In 2013, Equator opened its first retail location. The company now employs more than 200 people, has a 5,500-square-foot roasting facility and produces more than a million pounds of coffee a year. It works with more than 400 wholesale clients, has 10 cafes — with three more on the way — and sells coffee directly to consumers, in grocery stores  and through online platforms such as Amazon. 

Together with a renowned coffee expert named Willem Boot, McDonnell and Russell also own a coffee farm in Panama, which produces small quantities of unique varietals of coffee. Coffee from this farm won multiple awards at the Best of Panama competition and set a world record in 2020 for the price it sold at an auction — $1,400 for a 1 kilo, or 2.2 pounds.

Visiting partner farmers has become an important part of Equator’s buying practices. The company pays a higher than average price for coffee and has a profit sharing program, Russell says. Equator was the first roaster in California to purchase fair trade coffee in 1999. 

“We always tried to do good while running a profitable business,” Russell says. “As we’ve grown we’ve embraced third-party certifications to quantify doing the right thing.”
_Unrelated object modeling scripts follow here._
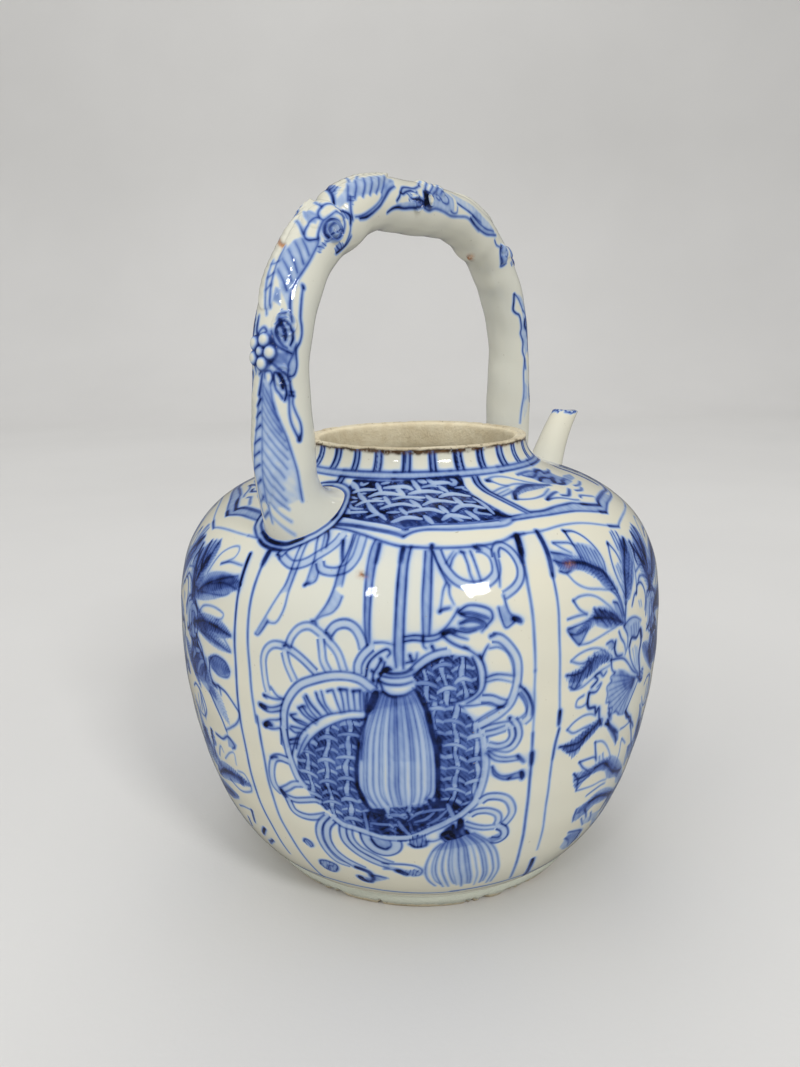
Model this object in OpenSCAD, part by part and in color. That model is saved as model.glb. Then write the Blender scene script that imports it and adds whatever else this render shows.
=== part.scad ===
/* Overhead-handle porcelain teapot with a moulded branch handle.
   Units are millimetres, +Z is up, +X points along the spout.
   The origin is the centre of the foot, on the surface it stands on. */

/* [Body] */
// radius of the belly at its widest
belly_r = 68; // [64:0.5:72]
// height of the widest turn of the belly
belly_z = 64; // [62:0.5:66]
// thickness of the thrown wall
wall = 4; // [3:0.25:5]
// height of the seam where the two thrown halves are luted
seam_z = 58; // [54:1:60]

/* [Foot] */
// outer radius of the foot where it stands
foot_r = 46; // [44:0.5:48]
// height of the foot ring
foot_h = 5; // [4.5:0.25:6]
// width of the foot ring where it stands
foot_w = 4.5; // [3.5:0.25:6]
// thickness of the pot's floor
floor_t = 4.5; // [4:0.25:6]

/* [Neck] */
// outer radius of the mouth
mouth_r = 30.5; // [29:0.25:32]
// thickness of the lip, inside which a lid's flange drops
mouth_wall = 3.5; // [3:0.25:4]
// radius at which the neck's cove leaves the shoulder
cove_r = 40; // [38:0.5:42]
// height of the mouth above the table
mouth_z = 119; // [117:0.5:121]
// height of the bare lip
lip_h = 2.4; // [1.6:0.2:3]

/* [Handle] */
// how far each leg's axis stands in from the widest turn of the belly
leg_in = 13.6; // [12.6:0.2:14.6]
// height at which the legs begin to bend
bend_z = 136; // [134:0.5:138]
// radius of the two bends, on the axis of the branch
bend_r = 42; // [40:0.5:44]
// radius of the branch over the arch
branch_r = 6.5; // [6:0.1:7]
// radius of a leg at its foot
leg_foot_r = 7.2; // [6.8:0.1:7.6]
// height at which a leg stands on its spread foot
leg_z = 117; // [115:0.5:119]
// radius to which a leg's foot spreads, just under the shoulder's face
spread_r = 12.5; // [11:0.5:13]

/* [Sprigs] */
// how far the leaves stand off the branch
leaf_t = 1.4; // [1:0.1:2]
// half width of a leaf
leaf_w = 5.6; // [5:0.1:6]
// length of the leaf on each bend
bend_leaf_l = 22; // [20:0.5:23]
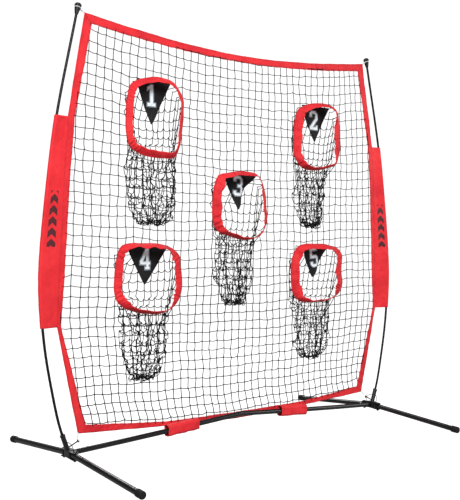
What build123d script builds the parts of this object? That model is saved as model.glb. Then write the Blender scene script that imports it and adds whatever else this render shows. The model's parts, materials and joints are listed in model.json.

The company became a certified B corp in 2011, which means it benefits all of the stakeholders and meets high standards of social and environmental performance, accountability and transparency. 

In 2016, Russell and McDonnell received the 2016 National Small Business Persons of the Year award. This was the first time an LGBTQ+-owned business won this award.

“We believe drinking good coffee leads to good things,” Russell says. 

It is rewarding, she says, to be able to provide meaningful work to a lot of people through their business. She enjoys seeing their coffee cups in people’s hands or stickers with their logo — a red silhouette of a Bengal tiger — on cars while driving. 

She is amazed all the time, Russell says, about the way Equator has grown.

“We have done everything that you could possibly do,” she says. “So, we have really been, I think, trailblazers in terms of specialty coffee.”